The Problem with the Stock Market - Anon84
http://blogmaverick.com/2009/05/06/the-problem-with-the-stock-market/
======
yummyfajitas
Summary of the article: What caused the last two bubbles? Financial engineers
and also some long term investors (people buying houses). I believe the
government should therefore penalize financial engineers vs investors.
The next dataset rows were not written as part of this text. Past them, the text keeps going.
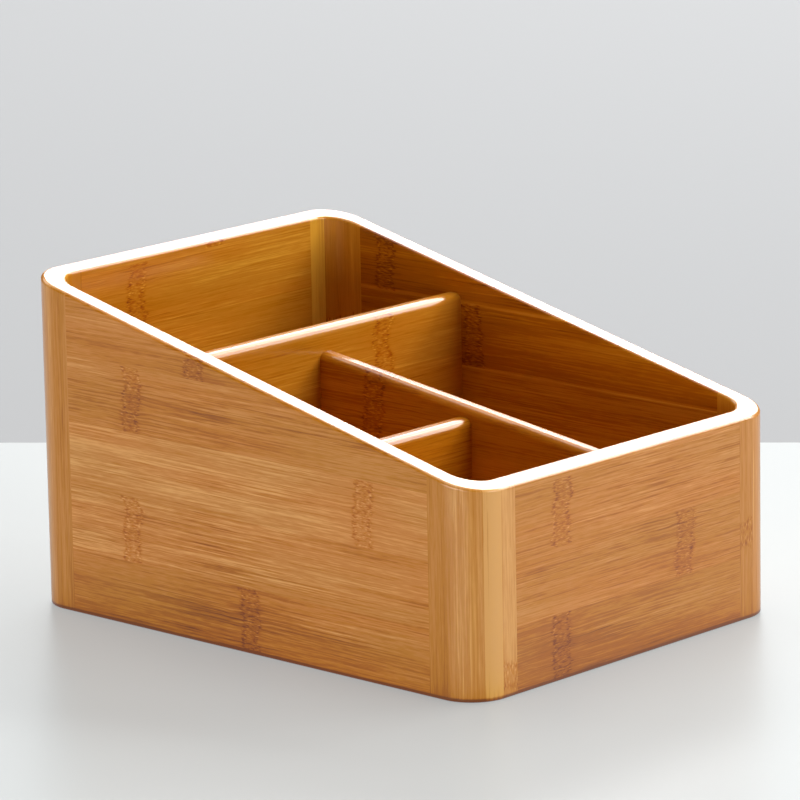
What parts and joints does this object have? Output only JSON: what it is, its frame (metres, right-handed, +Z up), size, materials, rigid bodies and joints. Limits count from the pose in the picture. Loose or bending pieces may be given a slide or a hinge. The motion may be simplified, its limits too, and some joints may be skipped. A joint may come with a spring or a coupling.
{
  "type": "desk organiser",
  "caption": "Bamboo desk organiser for pens and small stationery: a box with rounded corners, a rim that slopes down to the front, and upright dividers inside.",
  "frame": {"origin": "centre of the footprint on the underside, where the organiser rests on the desk", "axes": "+Z up; the low front wall faces -Y and the tall rear wall +Y; width along X"},
  "size_m": [0.165, 0.22, 0.1247],
  "materials": {
    "wall_bamboo": "clear semi-gloss lacquer",
    "post_bamboo": "clear semi-gloss lacquer",
    "divider_bamboo": "clear semi-gloss lacquer",
    "base_bamboo": "clear semi-gloss lacquer"
  },
  "bodies": {
    "root": {"base_strip_1": "base_bamboo", "base_strip_2": "base_bamboo", "base_strip_3": "base_bamboo", "base_strip_4": "base_bamboo", "base_strip_5": "base_bamboo", "base_strip_6": "base_bamboo", "base_strip_7": "base_bamboo", "cross_divider_strip_1": "divider_bamboo", "cross_divider_strip_2": "divider_bamboo", "cross_divider_strip_3": "divider_bamboo", "cross_divider_strip_4": "divider_bamboo", "front_left_post_stave_1": "post_bamboo", "front_left_post_stave_2": "post_bamboo", "front_left_post_stave_3": "post_bamboo", "front_right_post_stave_1": "post_bamboo", "front_right_post_stave_2": "post_bamboo", "front_right_post_stave_3": "post_bamboo", "front_wall_strip_1": "wall_bamboo", "front_wall_strip_2": "wall_bamboo", "front_wall_strip_3": "wall_bamboo", "front_wall_strip_4": "wall_bamboo", "left_wall_strip_1": "wall_bamboo", "left_wall_strip_2": "wall_bamboo", "left_wall_strip_3": "wall_bamboo", "left_wall_strip_4": "wall_bamboo", "left_wall_strip_5": "wall_bamboo", "long_divider_strip_1": "divider_bamboo", "long_divider_strip_2": "divider_bamboo", "long_divider_strip_3": "divider_bamboo", "long_divider_strip_4": "divider_bamboo", "rear_left_post_stave_1": "post_bamboo", "rear_left_post_stave_2": "post_bamboo", "rear_left_post_stave_3": "post_bamboo", "rear_right_post_stave_1": "post_bamboo", "rear_right_post_stave_2": "post_bamboo", "rear_right_post_stave_3": "post_bamboo", "rear_wall_strip_1": "wall_bamboo", "rear_wall_strip_2": "wall_bamboo", "rear_wall_strip_3": "wall_bamboo", "rear_wall_strip_4": "wall_bamboo", "rear_wall_strip_5": "wall_bamboo", "rear_wall_strip_6": "wall_bamboo", "right_wall_strip_1": "wall_bamboo", "right_wall_strip_2": "wall_bamboo", "right_wall_strip_3": "wall_bamboo", "right_wall_strip_4": "wall_bamboo", "right_wall_strip_5": "wall_bamboo", "short_divider_strip_1": "divider_bamboo", "short_divider_strip_2": "divider_bamboo", "short_divider_strip_3": "divider_bamboo"}
  },
  "joints": []
}
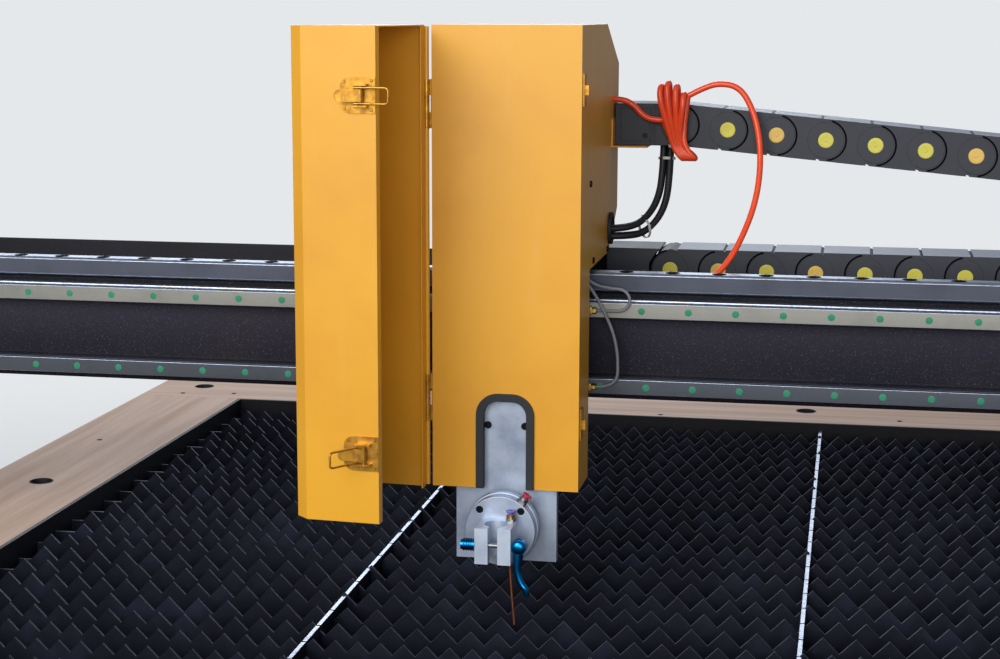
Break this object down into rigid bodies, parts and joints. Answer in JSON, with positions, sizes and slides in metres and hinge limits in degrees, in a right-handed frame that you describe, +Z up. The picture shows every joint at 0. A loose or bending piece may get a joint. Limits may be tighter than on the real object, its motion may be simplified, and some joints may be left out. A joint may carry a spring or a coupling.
{
  "type": "cnc plasma cutter",
  "caption": "Gantry plasma cutting table: serrated slat bed, beam on racks and rails, hooded head with hinged cover and clamp for a torch, drag chain.",
  "frame": {"origin": "on the floor, under the middle of the machine", "axes": "+Y along the bed away from the front, +X along the beam to the right, +Z up"},
  "size_m": [2.58, 3.9, 1.545],
  "materials": {
    "cover_paint": "semi-gloss textured paint on sheet steel",
    "dark_paint": "black textured paint",
    "slat_steel": "scaled dark sheet steel with bare cut edges",
    "timber": "plain sanded board",
    "rail_steel": "ground steel",
    "rack_steel": "dark machined steel",
    "block_steel": "ground steel",
    "plate_aluminium": "machined, lightly brushed",
    "clamp_aluminium": "bead blasted",
    "motor_black": "satin black",
    "fitting_zinc": "yellow passivated zinc",
    "edging_rubber": "soft black rubber",
    "chain_plastic": "moulded black plastic",
    "cam_plastic": "blue moulded plastic",
    "stub_brass": "turned brass",
    "wire_copper": "bare copper",
    "air_tube": "orange plastic air tube",
    "cable_black": "black cable sheath",
    "grease_line": "light grey plastic tube"
  },
  "bodies": {
    "bed": {"bed_frame": "dark_paint", "leveling_feet": "block_steel", "bed_tub": "dark_paint", "slat_dividers": "slat_steel", "slats": "slat_steel", "boards": "timber", "y_rails": "rail_steel", "y_racks": "rack_steel", "y_end_stops": "block_steel"},
    "gantry": {"gantry_beam": "dark_paint", "uprights": "dark_paint", "y_bearing_blocks": "block_steel", "y_motors": "motor_black", "x_rails": "rail_steel", "x_rack": "rack_steel", "x_end_stops": "block_steel", "chain_tray": "dark_paint", "chain_lower_run": "chain_plastic"},
    "left_pinion": {"y_pinion_left": "rack_steel"},
    "right_pinion": {"y_pinion_right": "rack_steel"},
    "carriage": {"carriage_plates": "plate_aluminium", "x_bearing_blocks": "block_steel", "x_motor": "motor_black", "z_back_plate": "plate_aluminium", "z_rails": "rail_steel", "z_motor": "motor_black", "housing_shell": "cover_paint", "rubber_edgings": "edging_rubber", "housing_fittings": "fitting_zinc", "chain_shelf": "cover_paint", "chain_end": "chain_plastic", "chain_upper_run": "chain_plastic", "grease_fittings": "stub_brass", "grease_line_upper": "grease_line", "grease_line_lower": "grease_line", "air_tube_lead": "air_tube", "air_tube_hank": "air_tube", "air_tube_tail": "air_tube", "cable_1": "cable_black", "cable_2": "cable_black", "cable_3": "cable_black", "cable_4": "cable_black"},
    "carriage_pinion": {"x_pinion": "rack_steel"},
    "lift_screw": {"z_screw": "rail_steel"},
    "chain_bend": {"chain_bend": "chain_plastic"},
    "cover": {"door_shell": "cover_paint", "cover_fittings": "fitting_zinc"},
    "upper_latch_lever": {"latch_lever_upper": "fitting_zinc"},
    "lower_latch_lever": {"latch_lever_lower": "fitting_zinc"},
    "upper_latch_bail": {"latch_bail_upper": "fitting_zinc"},
    "lower_latch_bail": {"latch_bail_lower": "fitting_zinc"},
    "lifter": {"lifter_plate": "plate_aluminium", "z_carrier": "plate_aluminium", "breakaway_ring": "plate_aluminium", "breakaway_disc": "plate_aluminium", "torch_clamp": "clamp_aluminium", "clamp_screw": "block_steel", "torch_fittings": "stub_brass", "copper_wire": "wire_copper"},
    "cam_lever": {"cam_lever": "cam_plastic"}
  },
  "joints": [
    {"name": "gantry_slide", "type": "slide", "parent": "bed", "child": "gantry", "axis": [0, 1, 0], "range_m": [-2, 1.13]},
    {"name": "left_pinion_spin", "type": "hinge", "parent": "gantry", "child": "left_pinion", "pos_m": [-1.2425, 0.5705, 0.62], "axis": [0, 0, 1], "continuous": true},
    {"name": "right_pinion_spin", "type": "hinge", "parent": "gantry", "child": "right_pinion", "pos_m": [1.2425, 0.5705, 0.62], "axis": [0, 0, 1], "continuous": true},
    {"name": "carriage_slide", "type": "slide", "parent": "gantry", "child": "carriage", "axis": [1, 0, 0], "range_m": [-0.72, 0.86], "deforming": ["chain_upper_run", "chain_lower_run"]},
    {"name": "carriage_pinion_spin", "type": "hinge", "parent": "carriage", "child": "carriage_pinion", "pos_m": [-0.069, 0.535, 1.22], "axis": [0, 0, 1], "continuous": true},
    {"name": "chain_bend_slide", "type": "slide", "parent": "carriage", "child": "chain_bend", "axis": [1, 0, 0], "range_m": [-0.43, 0.36]},
    {"name": "lift_slide", "type": "slide", "parent": "carriage", "child": "lifter", "axis": [0, 0, 1], "range_m": [-0.01, 0.11]},
    {"name": "lift_screw_spin", "type": "hinge", "parent": "carriage", "child": "lift_screw", "pos_m": [-0.069, 0.408, 1.2], "axis": [0, 0, 1], "continuous": true},
    {"name": "cover_hinge", "type": "hinge", "parent": "carriage", "child": "cover", "pos_m": [-0.168, 0.357, 1.2565], "axis": [0, 0, 1], "range_deg": [-26, 94]},
    {"name": "upper_latch_pivot", "type": "hinge", "parent": "cover", "child": "upper_latch_lever", "pos_m": [-0.19937, 0.15921, 1.467], "axis": [0, 0, 1], "range_deg": [0, 90]},
    {"name": "upper_bail_pivot", "type": "hinge", "parent": "upper_latch_lever", "child": "upper_latch_bail", "pos_m": [-0.20657, 0.1567, 1.467], "axis": [0, 0, 1], "range_deg": [-90, 0]},
    {"name": "lower_latch_pivot", "type": "hinge", "parent": "cover", "child": "lower_latch_lever", "pos_m": [-0.19937, 0.15921, 1.052], "axis": [0, 0, 1], "range_deg": [0, 90]},
    {"name": "lower_bail_pivot", "type": "hinge", "parent": "lower_latch_lever", "child": "lower_latch_bail", "pos_m": [-0.20657, 0.1567, 1.052], "axis": [0, 0, 1], "range_deg": [-90, 0]},
    {"name": "cam_pivot", "type": "hinge", "parent": "lifter", "child": "cam_lever", "pos_m": [-0.0367, 0.2805, 0.916], "axis": [0, -1, 0], "range_deg": [0, 55]}
  ],
  "couplings": [
    {"joint": "left_pinion_spin", "follows": "gantry_slide", "rad_per_m": -55.556},
    {"joint": "right_pinion_spin", "follows": "gantry_slide", "rad_per_m": 55.556},
    {"joint": "carriage_pinion_spin", "follows": "carriage_slide", "rad_per_m": -55.556},
    {"joint": "chain_bend_slide", "follows": "carriage_slide", "ratio": -0.5},
    {"joint": "lift_screw_spin", "follows": "lift_slide", "rad_per_m": -1256.6},
    {"joint": "upper_bail_pivot", "follows": "upper_latch_pivot", "ratio": -1},
    {"joint": "lower_bail_pivot", "follows": "lower_latch_pivot", "ratio": -1}
  ]
}
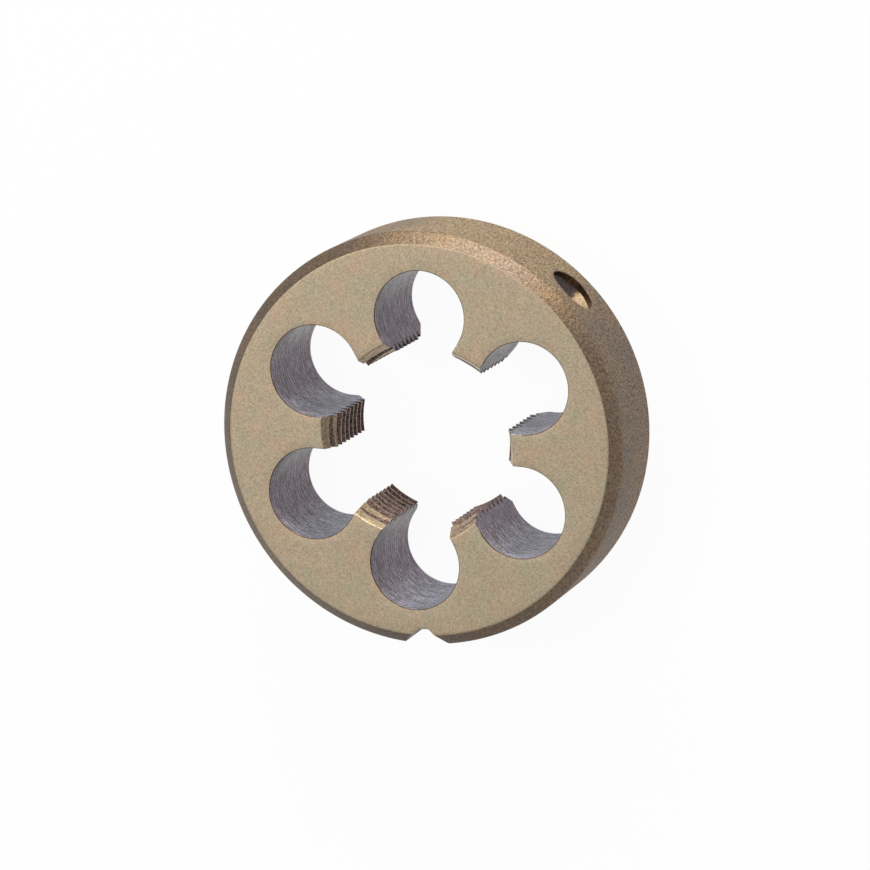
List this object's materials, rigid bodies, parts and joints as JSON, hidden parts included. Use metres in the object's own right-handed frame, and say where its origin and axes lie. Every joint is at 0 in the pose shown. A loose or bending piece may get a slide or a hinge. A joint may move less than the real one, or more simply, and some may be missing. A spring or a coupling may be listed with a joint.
{
  "type": "round threading die",
  "caption": "Round closed threading die: a bevelled steel disc whose threaded bore opens into a ring of chip holes, leaving toothed lands, with a rim notch and screw seats.",
  "frame": {"origin": "centre of the back face, on the die's axis", "axes": "+Z along the die's axis, from the back face to the lead face where the rod is started; +X through the middle of a land; the rim notch is near -Y"},
  "size_m": [0.065, 0.0649, 0.018],
  "materials": {
    "tool_steel": "hardened tool steel, tan from heat treatment: satin ground faces, grey-violet chip holes, browner blasted rim and dark threads"
  },
  "bodies": {
    "root": {"threading_die": "tool_steel"}
  },
  "joints": []
}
Not really worth reading...

------
bokonist
Cuban leaves out the role of monetary inflation. From 2003-2007, MZM was
growing at ~8% a year, corporate revenues at around ~10% a year, bank credit
expanding at ~11% a year, gold at 23% a year. Meanwhile corporate bonds were
only paying about 6%, and CD's were around 4%. In other words, if you can just
buy something that does not dilute (like gold or stocks) you make a return of
~8% a year in dollars.

When monetary inflation is running higher than the interest rate on bonds, the
Nash equilibrium for stock prices is infinity. More precisely, the Nash
equilibrium is for there to be a currency run. It can be somewhat rational to
buy stocks even at obscenely low dividend yields, because it is better than
holding on to a rapidly depreciating dollar. But if the currency run does not
materialize, you are out a lot of dough. We are all victims of an out of
control monetary system.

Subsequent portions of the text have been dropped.